Exercise directions: Quote the full listing word for word.

──────── Records for this exercise ────────

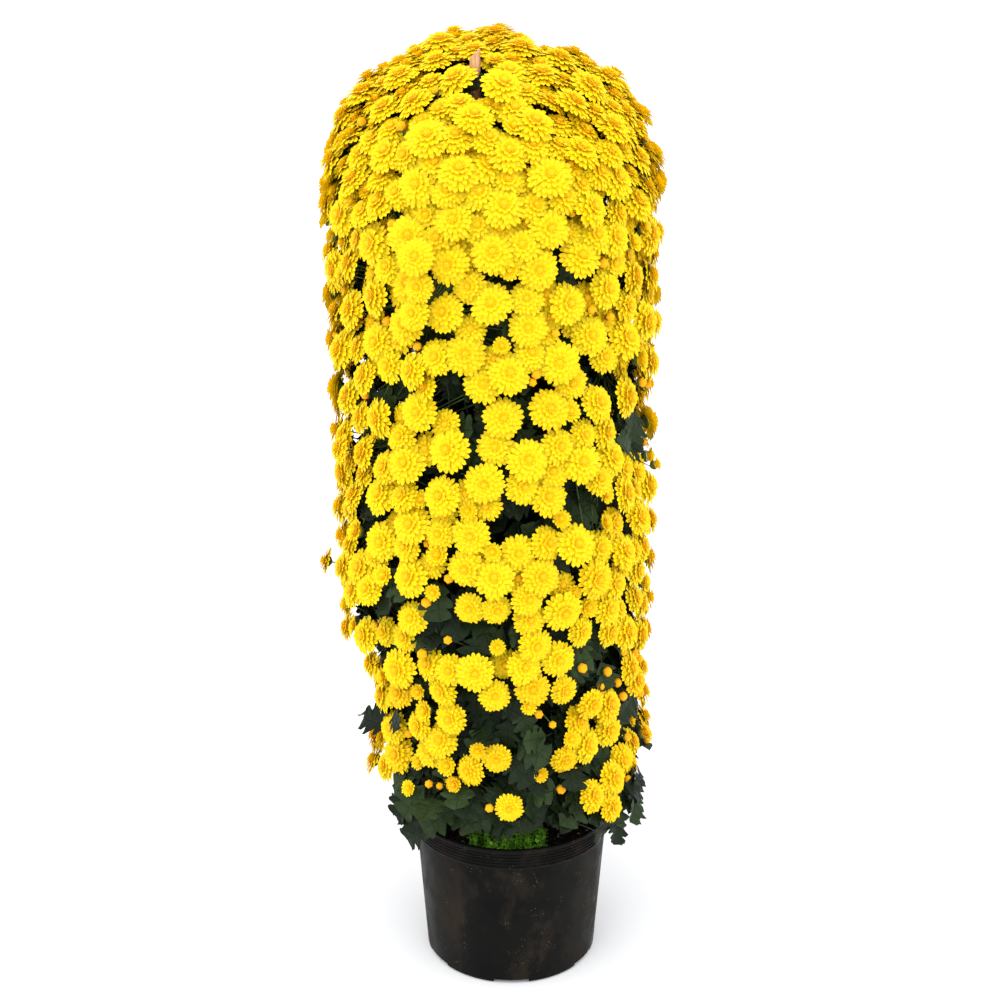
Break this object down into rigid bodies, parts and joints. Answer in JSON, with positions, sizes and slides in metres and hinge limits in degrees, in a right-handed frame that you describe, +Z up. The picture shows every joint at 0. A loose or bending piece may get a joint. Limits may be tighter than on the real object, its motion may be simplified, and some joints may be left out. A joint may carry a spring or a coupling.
{
  "type": "pot chrysanthemum",
  "caption": "Tall column of small double yellow chrysanthemum blooms over dark lobed leaves, staked with a cane, growing in a round black plastic nursery pot",
  "frame": {"origin": "middle of the pot's flat underside", "axes": "+Z up along the plant, -Y to the front as pictured, +X to the viewer's right"},
  "size_m": [0.4511, 0.4443, 1.2938],
  "materials": {
    "pot_plastic": "black injection-moulded polypropylene, satin, scuffed and dusty",
    "potting_soil": null,
    "cane_wood": "bare split cane, cut at a slant on top",
    "woody_stem": "green-brown woody plant stem",
    "leaf_green": null,
    "petal_yellow": null,
    "weed_green": null
  },
  "bodies": {
    "root": {"pot": "pot_plastic", "soil": "potting_soil", "cane": "cane_wood", "main_stem": "woody_stem", "weeds": "weed_green", "shoot_01": "leaf_green", "shoot_02": "leaf_green", "shoot_03": "leaf_green", "shoot_04": "leaf_green", "shoot_05": "leaf_green", "shoot_06": "leaf_green", "shoot_07": "leaf_green", "shoot_08": "leaf_green", "shoot_09": "leaf_green", "shoot_10": "leaf_green", "shoot_11": "leaf_green", "shoot_12": "leaf_green", "shoot_13": "leaf_green", "shoot_14": "leaf_green", "shoot_15": "leaf_green", "shoot_16": "leaf_green", "shoot_17": "leaf_green", "shoot_18": "leaf_green", "shoot_19": "leaf_green", "shoot_20": "leaf_green", "shoot_21": "leaf_green", "shoot_22": "leaf_green", "shoot_23": "leaf_green", "shoot_24": "leaf_green", "shoot_25": "leaf_green", "shoot_26": "leaf_green", "shoot_27": "leaf_green", "spray_01": "petal_yellow", "spray_02": "petal_yellow", "spray_03": "petal_yellow", "spray_04": "petal_yellow", "spray_05": "petal_yellow", "spray_06": "petal_yellow", "spray_07": "petal_yellow", "spray_08": "petal_yellow", "spray_09": "petal_yellow", "spray_10": "petal_yellow", "spray_11": "petal_yellow", "spray_12": "petal_yellow", "spray_13": "petal_yellow", "spray_14": "petal_yellow", "spray_15": "petal_yellow", "spray_16": "petal_yellow", "spray_17": "petal_yellow", "spray_18": "petal_yellow", "spray_19": "petal_yellow", "spray_20": "petal_yellow", "spray_21": "petal_yellow", "spray_22": "petal_yellow", "spray_23": "petal_yellow", "spray_24": "petal_yellow", "spray_25": "petal_yellow", "spray_26": "petal_yellow", "spray_27": "petal_yellow"}
  },
  "joints": []
}
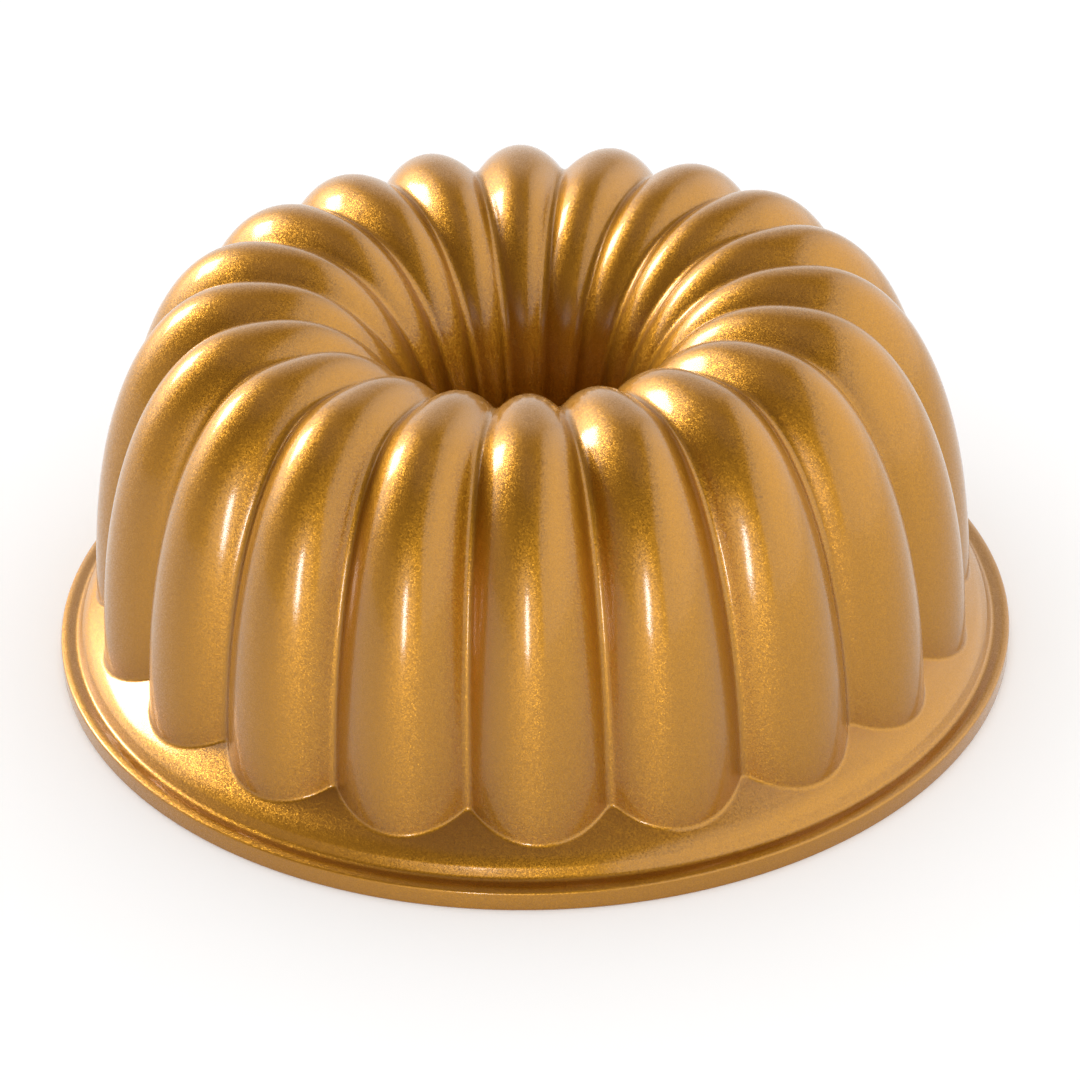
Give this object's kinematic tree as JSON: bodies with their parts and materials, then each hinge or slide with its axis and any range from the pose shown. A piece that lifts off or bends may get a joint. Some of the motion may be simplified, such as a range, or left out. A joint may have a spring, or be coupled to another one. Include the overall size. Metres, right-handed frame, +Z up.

────────

Finished task:
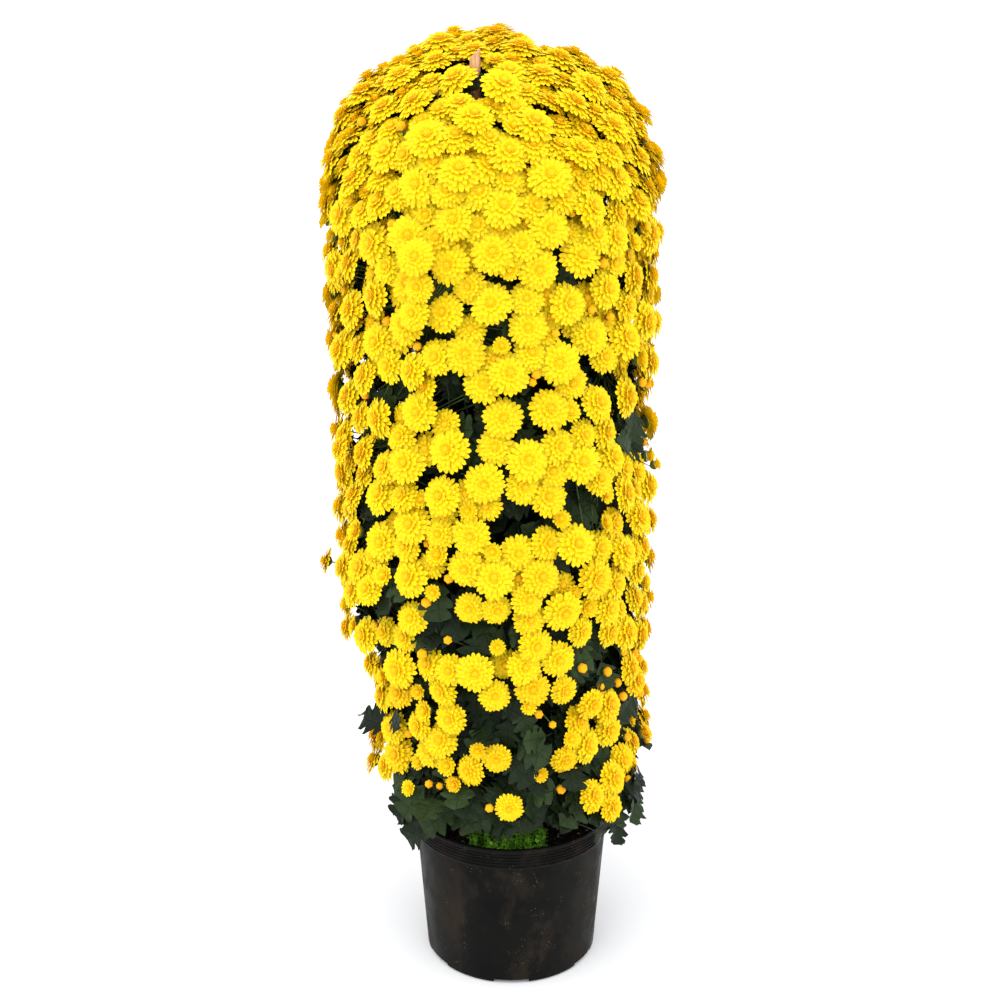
Break this object down into rigid bodies, parts and joints. Answer in JSON, with positions, sizes and slides in metres and hinge limits in degrees, in a right-handed frame that you describe, +Z up. The picture shows every joint at 0. A loose or bending piece may get a joint. Limits may be tighter than on the real object, its motion may be simplified, and some joints may be left out. A joint may carry a spring or a coupling.
{
  "type": "pot chrysanthemum",
  "caption": "Tall column of small double yellow chrysanthemum blooms over dark lobed leaves, staked with a cane, growing in a round black plastic nursery pot",
  "frame": {"origin": "middle of the pot's flat underside", "axes": "+Z up along the plant, -Y to the front as pictured, +X to the viewer's right"},
  "size_m": [0.4511, 0.4443, 1.2938],
  "materials": {
    "pot_plastic": "black injection-moulded polypropylene, satin, scuffed and dusty",
    "potting_soil": null,
    "cane_wood": "bare split cane, cut at a slant on top",
    "woody_stem": "green-brown woody plant stem",
    "leaf_green": null,
    "petal_yellow": null,
    "weed_green": null
  },
  "bodies": {
    "root": {"pot": "pot_plastic", "soil": "potting_soil", "cane": "cane_wood", "main_stem": "woody_stem", "weeds": "weed_green", "shoot_01": "leaf_green", "shoot_02": "leaf_green", "shoot_03": "leaf_green", "shoot_04": "leaf_green", "shoot_05": "leaf_green", "shoot_06": "leaf_green", "shoot_07": "leaf_green", "shoot_08": "leaf_green", "shoot_09": "leaf_green", "shoot_10": "leaf_green", "shoot_11": "leaf_green", "shoot_12": "leaf_green", "shoot_13": "leaf_green", "shoot_14": "leaf_green", "shoot_15": "leaf_green", "shoot_16": "leaf_green", "shoot_17": "leaf_green", "shoot_18": "leaf_green", "shoot_19": "leaf_green", "shoot_20": "leaf_green", "shoot_21": "leaf_green", "shoot_22": "leaf_green", "shoot_23": "leaf_green", "shoot_24": "leaf_green", "shoot_25": "leaf_green", "shoot_26": "leaf_green", "shoot_27": "leaf_green", "spray_01": "petal_yellow", "spray_02": "petal_yellow", "spray_03": "petal_yellow", "spray_04": "petal_yellow", "spray_05": "petal_yellow", "spray_06": "petal_yellow", "spray_07": "petal_yellow", "spray_08": "petal_yellow", "spray_09": "petal_yellow", "spray_10": "petal_yellow", "spray_11": "petal_yellow", "spray_12": "petal_yellow", "spray_13": "petal_yellow", "spray_14": "petal_yellow", "spray_15": "petal_yellow", "spray_16": "petal_yellow", "spray_17": "petal_yellow", "spray_18": "petal_yellow", "spray_19": "petal_yellow", "spray_20": "petal_yellow", "spray_21": "petal_yellow", "spray_22": "petal_yellow", "spray_23": "petal_yellow", "spray_24": "petal_yellow", "spray_25": "petal_yellow", "spray_26": "petal_yellow", "spray_27": "petal_yellow"}
  },
  "joints": []
}
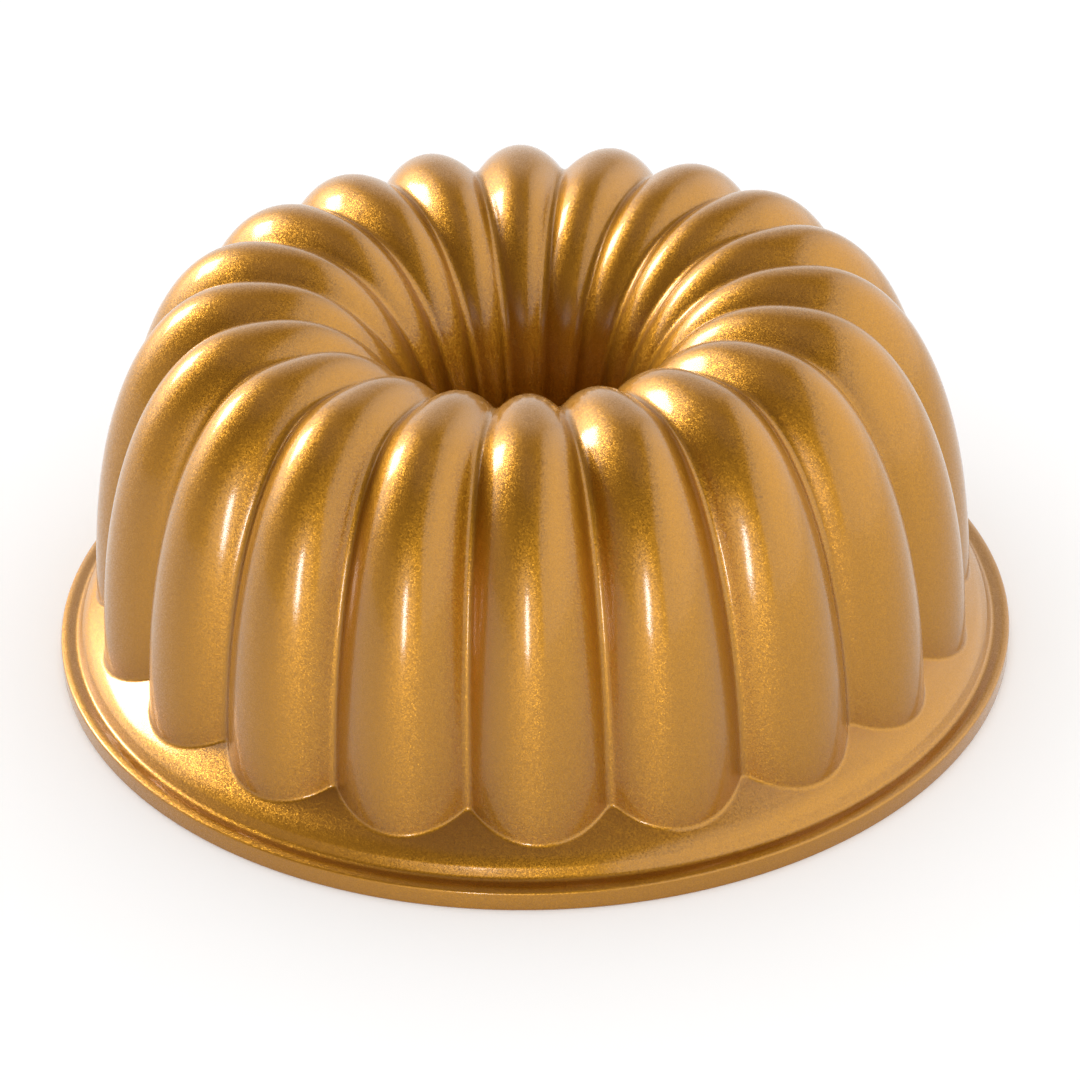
Give this object's kinematic tree as JSON: bodies with their parts and materials, then each hinge or slide with its axis and any range from the pose shown. A piece that lifts off or bends may get a joint. Some of the motion may be simplified, such as a range, or left out. A joint may have a spring, or be coupled to another one. Include the overall size. Metres, right-handed frame, +Z up.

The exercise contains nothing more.